A few weeks ago, we hung up the spikes at Finishers Club – the fitness startup I’d been running since early-2016. It had been a fantastic two years, but we didn’t show enough scale or traction for the company to continue operating.
As with all ex-CEOs, I decided to sit down and write up some thinkpiece-esque ideas. So I’ve written about what it means to have inadequate traction, and some ways to try and find product/market fit. I’ve also tossed in some real-world cues that might help you decide when to veer your product into another lane, or kick out a co-passenger, or abandon the car entirely and just hitchhike or build a Hyperloop.
I don’t pretend to know everything about startups, but I hope that the lessons that I’ve learned can help other early-stage startup folks make more informed evaluations of their company’s trajectory.
1. Users Lie to You….Even When They’re Your Parents or Closest Friends.
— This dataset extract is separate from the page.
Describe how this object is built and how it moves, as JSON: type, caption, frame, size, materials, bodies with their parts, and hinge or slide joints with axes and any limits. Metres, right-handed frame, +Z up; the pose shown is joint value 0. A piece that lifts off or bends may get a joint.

Your earliest users are likely friends and family. You know, the people you also raised money from.
But the closeness that allows you to easily ping a friend and say, “Hey try out Tinder for Hamsters!” is the very closeness that can often – though not always – prevent him or her from being honest. “I’d never use that” becomes “well, I could see myself using it” and “the market is too small” becomes “I can maybe think of one or two people who might be interested.”
People like you. Your parents love you. Your pet hamster tolerates you. But it’s critical to not have your perception skewed by the input of people who care about you, or who raised you, or whose cage will be cleaned by you. Get your product – or beta, or PoC (Proof of Concept), or pitch deck – out to “real people,” as soon as possible. They’re more likely to be honest.
2. Talk to Your Users
One of the first things I did as CEO, and likely one of the better things I did, was to talk to our users as frequently as possible. In my second week at the helm, I tried to email, Skype, and talk to as many users – and potential users – as possible. You might have a vision, and that vision might be right, but the quickest way to validate product ideas (at least in B2C) is to shop them around to your users.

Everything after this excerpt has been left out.